Shortly after birth, Laney was diagnosed with Turner syndrome, a chromosomal disorder in girls associated with stunted growth, short fingers and toes, among other health problems.
Laney’s mother, Jessica, took her to Children’s Hospital of Philadelphia (CHOP) for an expert opinion on her ongoing care. There, the family was connected with the Turner Syndrome Program, where a multidisciplinary team provides comprehensive medical care tailored to meet the needs of girls with Turner syndrome.
As Laney grew, Denise Gruccio, DNP, CRNP, PNP-BC, a nurse practitioner, worked closely with the family to monitor Laney’s treatments. Once they settled into a routine, Laney’s family thought they had a handle on things. That was until a new problem emerged when she started eating solid food.
Symptoms of a new problem
As a toddler, Laney would complain that her belly hurt. She had regular fevers, she often had diarrhea and she started losing weight. Laney’s pediatrician tested for allergies, but couldn’t find a cause for her stomach problems.
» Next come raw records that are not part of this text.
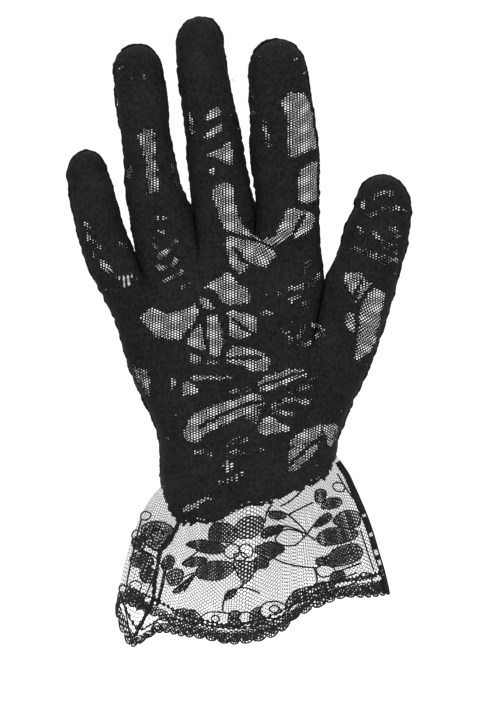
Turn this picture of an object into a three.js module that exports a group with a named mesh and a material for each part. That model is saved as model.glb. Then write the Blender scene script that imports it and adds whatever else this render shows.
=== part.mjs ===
// A wrist-length lace glove with a gathered lace ruffle, in the form that it takes when it is worn.
// Two lace panels are joined by a seam that runs round every finger. A gathered hem closes the wrist,
// and a flared ruffle with a scalloped edge hangs out of it, closed by a seam of its own.
// Millimetres. The origin is the middle of the wrist, +Z runs to the fingertips, the back of the hand
// faces -Y and the thumb is on +X.
import * as THREE from 'three';

const CLOTH = 1.2; // lace panel
const HEM_CLOTH = 1.6; // gathered hem
const RUFFLE_CLOTH = 1.0; // net ruffle
const GAP = 0.35; // between pieces that meet
const SEAM_HALF = 0.8; // half the seam's width across the panels
const WEB_HALF = 0.5; // the same in a finger web
const SEAM_DEPTH = 1.7; // how far the seam reaches inwards
const SEAM_PROUD = 0.3; // how far it stands out of the panels
const ROW_PITCH = 7.2; // height of one cell of the panel's coarse net
const WEB_LIFT = 2.1; // how far the seam rides above the panels in a finger web
const TIP_ROWS = 3; // rows that round off a fingertip
const COLUMNS = 5; // cells across one finger, on one panel
const NET_BAR = 0.17; // share of a cell that its net bars take, at each side
const PALM_ROUND = 2.5; // exponent of the palm's section: 2 is an ellipse
const WEB_REACH = 0.85; // how many table rows the dip below a finger web takes to fade out

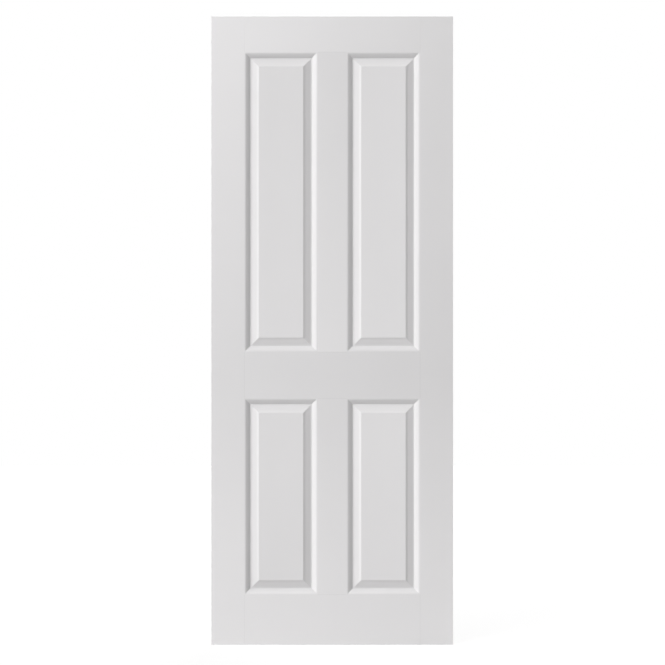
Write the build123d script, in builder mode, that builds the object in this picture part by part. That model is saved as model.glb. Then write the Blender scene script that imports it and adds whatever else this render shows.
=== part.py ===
from build123d import *

import os
from math import ceil, sqrt

# A hollow-core interior door leaf with moulded skins and four panels, in millimetres.
# The origin is at the middle of its foot. X runs across the leaf, Z up, and the front faces -Y.

# The leaf as a whole
leaf_width = 762
leaf_height = 1981
leaf_thickness = 35

# The face, between the outer edges of the panel mouldings
stile_width = 104
muntin_width = 92
top_rail_width = 112
lock_rail_width = 146
bottom_rail_width = 158
lower_panel_height = 619

# The pressed fibreboard skins
skin_thickness = 3.2
skin_arris = 0.5
joint_line_width = 1.2
joint_line_depth = 0.4

# The panel moulding, from its outer edge inwards, as depths below the face
moulding_width = 45.5
lip_radius = 14.5
lip_turn = 24
sticking_width = 18.5
groove_depth = 8.5
groove_floor = 3.5
cove_radius = 18
shoulder_width = 6.5
shoulder_depth = 3.3
shoulder_foot_radius = 2
shoulder_edge_radius = 4
field_land = 2
field_drop = 0.3

# The softwood frame between the skins
timber_stile_width = 32
timber_top_width = 32
timber_bottom_width = 44
lock_block_height = 380
lock_block_clearance = 5
vent_diameter = 6
vent_spacing = 300
vents_in_rail = 2

# The corrugated fasteners that hold the frame's corners together
fastener_length = 25
fastener_depth = 12
fastener_gauge = 0.6
fastener_amplitude = 1.4
fastener_waves = 4
fastener_set = 0.3
slot_clearance = 0.05

# The expanded paper core
cell_size = 105
cell_wall = 0.8
core_clearance = 0.5

# Sizes that follow
frame_thickness = leaf_thickness - 2 * skin_thickness
rail_length = leaf_width - 2 * timber_stile_width
frame_joint_x = rail_length / 2
panel_width = (leaf_width - 2 * stile_width - muntin_width) / 2
panel_x = (muntin_width + panel_width) / 2
lower_panel_top = bottom_rail_width + lower_panel_height
upper_panel_foot = lower_panel_top + lock_rail_width
upper_panel_top = leaf_height - top_rail_width
upper_panel_height = upper_panel_top - upper_panel_foot
lower_panel_z = bottom_rail_width + lower_panel_height / 2
upper_panel_z = upper_panel_foot + upper_panel_height / 2
pressing_width = moulding_width + field_land

panel_places = []
for panel_z, panel_height in ((lower_panel_z, lower_panel_height), (upper_panel_z, upper_panel_height)):
    for side in (-1, 1):
        panel_places.append((side * panel_x, panel_z, panel_height))

front_face = Plane.XZ.offset(leaf_thickness / 2)


def moulding_start(centre_x, centre_z):
    """The plane across the moulding at the middle of a panel's left edge, with the panel to its +x."""
    edge_middle = (centre_x - panel_width / 2, -leaf_thickness / 2, centre_z)
    return Plane(origin=edge_middle, x_dir=(1, 0, 0), z_dir=(0, 0, -1))


def panel_path(centre_x, centre_z, height):
    """The rectangle of a panel's outer edge, begun and ended at the middle of its left side."""
    left = centre_x - panel_width / 2
    right = centre_x + panel_width / 2
    foot = centre_z - height / 2
    top = centre_z + height / 2
    return Polyline((left, centre_z), (left, foot), (right, foot), (right, top), (left, top), close=True)


# The moulding's front line: a rounded lip, the ovolo sticking, a narrow groove, a coved bevel and a shoulder
shoulder_foot = (moulding_width - shoulder_width, -shoulder_depth)
groove_edge = (sticking_width + groove_floor, -groove_depth)
with BuildLine() as moulding_line:
    lip = JernArc(start=(0, 0), tangent=(1, 0), radius=lip_radius, arc_size=-lip_turn)
    sticking = TangentArc(lip @ 1, (sticking_width, -groove_depth), tangent=lip % 1)
    FilletPolyline(
        sticking @ 1,
        groove_edge,
        shoulder_foot,
        (moulding_width, -field_drop),
        (pressing_width, -field_drop),
        radius=[cove_radius, shoulder_foot_radius, shoulder_edge_radius],
    )

# The joints that are embossed in the face, where the stiles, rails and muntins of a framed door would meet
stile_joint_x = leaf_width / 2 - stile_width
rail_spans = (
    (0, bottom_rail_width),
    (lower_panel_top, upper_panel_foot),
    (upper_panel_top, leaf_height),
)
joint_line_profile = ((-joint_line_width / 2, 0), (joint_line_width / 2, 0), (0, joint_line_depth))
with BuildPart() as joint_lines:
    for span_foot, span_top in rail_spans:
        with BuildSketch(Plane.XY.offset(span_foot)):
            with Locations((-stile_joint_x, -leaf_thickness / 2), (stile_joint_x, -leaf_thickness / 2)):
                Polygon(*joint_line_profile, align=None)
        extrude(amount=span_top - span_foot)
    with BuildSketch(Plane.ZY.offset(-muntin_width / 2)):
        for muntin_end in (bottom_rail_width, lower_panel_top, upper_panel_foot, upper_panel_top):
            with Locations((muntin_end, -leaf_thickness / 2)):
                Polygon(*joint_line_profile, align=None)
    extrude(amount=-muntin_width)

# Front skin: one pressed sheet of even thickness, with a mitred moulding and a field in each panel
with BuildPart() as front_skin:
    with BuildSketch(front_face):
        Rectangle(leaf_width, leaf_height, align=(Align.CENTER, Align.MIN))
        for place_x, place_z, place_height in panel_places:
            with Locations((place_x, place_z)):
                Rectangle(panel_width, place_height, mode=Mode.SUBTRACT)
    extrude(amount=-skin_thickness)
    outer_edges = front_skin.faces().sort_by(Axis.Y)[0].outer_wire().edges()
    chamfer(outer_edges, length=skin_arris)
    for place_x, place_z, place_height in panel_places:
        with BuildLine(front_face) as panel_edge:
            panel_path(place_x, place_z, place_height)
        with BuildSketch(moulding_start(place_x, place_z)):
            with BuildLine():
                add(moulding_line.line)
                offset(amount=skin_thickness, side=Side.RIGHT, mode=Mode.REPLACE)
            make_face()
        sweep(path=panel_edge.line, transition=Transition.RIGHT)
    with BuildSketch(front_face.offset(-field_drop)):
        for place_x, place_z, place_height in panel_places:
            with Locations((place_x, place_z)):
                Rectangle(panel_width - 2 * pressing_width, place_height - 2 * pressing_width)
    extrude(amount=-skin_thickness)
    add(joint_lines.part, mode=Mode.SUBTRACT)
front_skin.part.label = "front_skin"

# Back skin: the same sheet, turned to face the other way
with BuildPart() as back_skin:
    add(front_skin.part, rotation=(0, 0, 180))
back_skin.part.label = "back_skin"

# The wave of a corrugated fastener, seen on the face of the frame, even about the joint that it crosses
wave_crests = (fastener_amplitude, -fastener_amplitude, -fastener_amplitude, fastener_amplitude)
crest_pitch = fastener_length / (fastener_waves * len(wave_crests))
crest_x = (crest_pitch - fastener_length) / 2
wave_points = [(-fastener_length / 2, fastener_amplitude)]
for wave in range(fastener_waves):
    for crest in wave_crests:
        wave_points.append((crest_x, crest))
        crest_x += crest_pitch
wave_points.append((fastener_length / 2, fastener_amplitude))
with BuildLine() as fastener_wave:
    Polyline(*wave_points)

# A fastener enters each face of the frame across each corner joint
fastener_planes = {}
for rail_name, rail_z in (("top", leaf_height - timber_top_width / 2), ("bottom", timber_bottom_width / 2)):
    for side_name, joint_x in (("left", -frame_joint_x), ("right", frame_joint_x)):
        for face_name, outward in (("front", -1), ("back", 1)):
            face_centre = (joint_x, outward * frame_thickness / 2, rail_z)
            face_plane = Plane(origin=face_centre, x_dir=(1, 0, 0), z_dir=(0, outward, 0))
            fastener_planes[f"fastener_{rail_name}_{side_name}_{face_name}"] = face_plane

with BuildPart() as fastener_slots:
    for face_plane in fastener_planes.values():
        with BuildSketch(face_plane):
            trace(fastener_wave.line, line_width=fastener_gauge + 2 * slot_clearance)
        extrude(amount=-(fastener_set + fastener_depth + slot_clearance))

# Left stile: softwood, the leaf's full height
with BuildPart() as left_stile:
    with BuildSketch():
        with Locations((-leaf_width / 2, 0)):
            Rectangle(timber_stile_width, frame_thickness, align=(Align.MIN, Align.CENTER))
    extrude(amount=leaf_height)
    add(fastener_slots.part, mode=Mode.SUBTRACT)
left_stile.part.label = "left_stile"

# Right stile: the left one's mirror image
with BuildPart() as right_stile:
    mirror(left_stile.part, about=Plane.YZ)
right_stile.part.label = "right_stile"

# Top rail: between the stiles, with two vent holes up through it
with BuildPart() as top_rail:
    with BuildSketch(Plane.XY.offset(leaf_height)):
        Rectangle(rail_length, frame_thickness)
        with GridLocations(vent_spacing, 0, vents_in_rail, 1):
            Circle(vent_diameter / 2, mode=Mode.SUBTRACT)
    extrude(amount=-timber_top_width)
    add(fastener_slots.part, mode=Mode.SUBTRACT)
top_rail.part.label = "top_rail"

# Bottom rail: deeper, because it is the one that is trimmed to the floor
with BuildPart() as bottom_rail:
    with BuildSketch():
        Rectangle(rail_length, frame_thickness)
        with GridLocations(vent_spacing, 0, vents_in_rail, 1):
            Circle(vent_diameter / 2, mode=Mode.SUBTRACT)
    extrude(amount=timber_bottom_width)
    add(fastener_slots.part, mode=Mode.SUBTRACT)
bottom_rail.part.label = "bottom_rail"

# Lock blocks: one against each stile at mid height, clear of the mouldings
lock_block_width = stile_width - timber_stile_width - lock_block_clearance
lock_block_foot = (leaf_height - lock_block_height) / 2
with BuildPart() as left_lock_block:
    with BuildSketch(Plane.XY.offset(lock_block_foot)):
        with Locations((-frame_joint_x, 0)):
            Rectangle(lock_block_width, frame_thickness, align=(Align.MIN, Align.CENTER))
    extrude(amount=lock_block_height)
left_lock_block.part.label = "left_lock_block"

with BuildPart() as right_lock_block:
    mirror(left_lock_block.part, about=Plane.YZ)
right_lock_block.part.label = "right_lock_block"

# The room that the front mouldings and fields take from the core: the moulding's corners, lowered by the skin
relief_depth = skin_thickness / (sticking % 1).X + core_clearance
field_back = field_drop + skin_thickness
relief_corners = (
    (0, 0),
    (0, -skin_thickness),
    (sticking_width, -groove_depth - relief_depth),
    (groove_edge[0], groove_edge[1] - relief_depth),
    (shoulder_foot[0], shoulder_foot[1] - relief_depth),
    (pressing_width, -field_back),
    (pressing_width, 0),
)
with BuildPart() as front_relief:
    for place_x, place_z, place_height in panel_places:
        with BuildLine(front_face) as panel_edge:
            panel_path(place_x, place_z, place_height)
        with BuildSketch(moulding_start(place_x, place_z)):
            Polygon(*relief_corners, align=None)
        sweep(path=panel_edge.line, transition=Transition.RIGHT)
    with BuildSketch(front_face):
        for place_x, place_z, place_height in panel_places:
            with Locations((place_x, place_z)):
                Rectangle(panel_width - 2 * pressing_width, place_height - 2 * pressing_width)
    extrude(amount=-field_back)

# The space that is left for the core: between the rails, notched round the lock blocks
core_foot = timber_bottom_width + core_clearance
core_height = leaf_height - timber_top_width - core_clearance - core_foot
core_width = rail_length - 2 * core_clearance
core_z = core_foot + core_height / 2
with BuildPart() as core_space:
    with BuildSketch(Plane.XZ.offset(frame_thickness / 2)):
        with Locations((0, core_z)):
            Rectangle(core_width, core_height)
        with Locations((-frame_joint_x, leaf_height / 2), (frame_joint_x, leaf_height / 2)):
            notch_width = 2 * (lock_block_width + core_clearance)
            Rectangle(notch_width, lock_block_height + 2 * core_clearance, mode=Mode.SUBTRACT)
    extrude(amount=-frame_thickness)
    add(front_relief.part, mode=Mode.SUBTRACT)
    add(front_relief.part, rotation=(0, 0, 180), mode=Mode.SUBTRACT)

# Honeycomb core: a sheet of six-sided paper cells, cut to that space and crushed by the mouldings
cells_across = ceil(core_width / (cell_size * sqrt(3) / 2)) + 1
cells_up = ceil(core_height / cell_size) + 1
cell_outline = RegularPolygon((cell_size - cell_wall) / 2, side_count=6, major_radius=False).wire()
cell_outlines = [cell_outline.moved(place) for place in HexLocations(cell_size / 2, cells_across, cells_up)]
sheet_outline = Rectangle((cells_across + 1) * cell_size, (cells_up + 2) * cell_size).wire()
with BuildPart() as honeycomb_core:
    with BuildSketch(Plane.XZ.offset(frame_thickness / 2)):
        with Locations((0, core_z)):
            add(Face(sheet_outline, cell_outlines))
    extrude(amount=-frame_thickness)
    add(core_space.part, mode=Mode.INTERSECT)
honeycomb_core.part.label = "honeycomb_core"

os.makedirs("parts", exist_ok=True)
for piece in (
    front_skin,
    back_skin,
    left_stile,
    right_stile,
    top_rail,
    bottom_rail,
    left_lock_block,
    right_lock_block,
    honeycomb_core,
):
    export_step(piece.part, f"parts/{piece.part.label}.step")

for fastener_name, face_plane in fastener_planes.items():
    with BuildPart() as fastener:
        with BuildSketch(face_plane.offset(-fastener_set)):
            trace(fastener_wave.line, line_width=fastener_gauge)
        extrude(amount=-fastener_depth)
    fastener.part.label = fastener_name
    export_step(fastener.part, f"parts/{fastener_name}.step")
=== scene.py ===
from math import atan2, ceil, cos, pi, radians, sin, tan

import bmesh
import bpy
from mathutils import Matrix, Vector


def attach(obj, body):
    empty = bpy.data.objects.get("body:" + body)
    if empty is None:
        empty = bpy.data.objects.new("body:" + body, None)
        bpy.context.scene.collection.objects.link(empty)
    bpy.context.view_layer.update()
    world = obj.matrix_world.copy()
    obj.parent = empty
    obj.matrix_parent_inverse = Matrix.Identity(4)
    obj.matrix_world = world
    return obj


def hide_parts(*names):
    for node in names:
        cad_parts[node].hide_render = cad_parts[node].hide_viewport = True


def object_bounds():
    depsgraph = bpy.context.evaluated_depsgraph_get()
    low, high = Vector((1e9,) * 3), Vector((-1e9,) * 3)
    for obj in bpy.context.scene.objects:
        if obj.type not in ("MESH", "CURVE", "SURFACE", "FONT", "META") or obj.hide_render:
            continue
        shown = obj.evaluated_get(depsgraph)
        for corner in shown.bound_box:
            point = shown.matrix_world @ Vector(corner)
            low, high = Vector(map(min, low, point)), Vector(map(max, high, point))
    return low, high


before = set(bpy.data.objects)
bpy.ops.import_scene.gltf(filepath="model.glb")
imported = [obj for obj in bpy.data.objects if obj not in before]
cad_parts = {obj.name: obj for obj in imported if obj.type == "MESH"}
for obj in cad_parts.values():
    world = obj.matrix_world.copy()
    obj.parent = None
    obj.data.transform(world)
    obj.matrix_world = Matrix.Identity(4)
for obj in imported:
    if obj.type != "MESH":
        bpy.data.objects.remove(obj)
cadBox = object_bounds()
print("frame loaded")

# The leaf stands on the floor, up +Z, with its front face looking along -Y
leafLow, leafHigh = Vector(cadBox[0]), Vector(cadBox[1])
leafWidth, _, leafHeight = leafHigh - leafLow
frontY = leafLow.y

# Points this close are one. A point lies on an edge when the way over it is longer by less than the detour
tiny = 1e-6
detour = 1e-8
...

Laney’s family connected with Petar Mamula, MD, a pediatric gastroenterologist in the Division of Gastroenterology, Hepatology and Nutrition (GI) at CHOP and Director of the Kohl's GI Nutrition and Diagnostic Center. Dr. Mamula did additional tests to refine the diagnosis. A blood test showed signs of inflammation and a colonoscopy confirmed a diagnosis of Crohn’s disease, a form of inflammatory bowel disease (IBD). She also tested as lactose intolerant.
Jessica was familiar with Crohn’s disease — her father has it — but she didn’t realize it could affect children as young as Laney. Dr. Mamula explained that while the condition has no cure yet, symptoms could be controlled for most patients with medication and diet.
Soon after receiving the diagnosis of Crohn’s disease, Laney became very sick and was hospitalized at CHOP. In addition to her intestinal problems, Laney had come down with pneumonia. She stayed for a month, until her lungs were clear.
During Laney’s stay at the Hospital, Dr. Mamula changed her medications. He weaned her off the steroids and switched her to a biologic drug. Dietitians also recommended a plan for the family to make meals from scratch and stick with fresh, natural foods with no additives or preservatives. They also advised the family to avoid packaged foods. That worked well for her, and she has been thriving ever since.
Laney missed a few months of preschool with her medical issues, but at 3 ½, she was able to return. She was also prescribed to take growth hormones to treat her Turner syndrome. The combined treatment with the biologic drug for Crohn’s disease and growth hormones for Turner syndrome put her back on the normal growth chart. The family continues to eat carefully and doesn’t eat out a lot.
“We grow her with food and love.”
Now 11, Laney loves to read, especially about history, and write stories, in which her cat plays a leading role. She rides horses, participates in drama club at school and is part of the “Girls on the Run” program after school in the spring and fall.
Laney comes back to CHOP every four months for scheduled GI and endocrinology appointments for her two conditions.
And even though she’s young, Laney plays an active role in her health. She knows what types of foods are good for her and what will make her sick, and she always makes good choices when selecting meals in the school cafeteria.
For now, the family is content knowing they are under the care of two specialty teams who are experienced in caring for kids with both Crohn’s and Turner syndrome. They are confident that Laney is in the right hands as she grows up.
“Dr. Mamula is wonderful. He tells you everything you need to know. And he loves all those kids. It’s all in seeing the right doctor. And Mamula — he’s right up there,” says Jessica.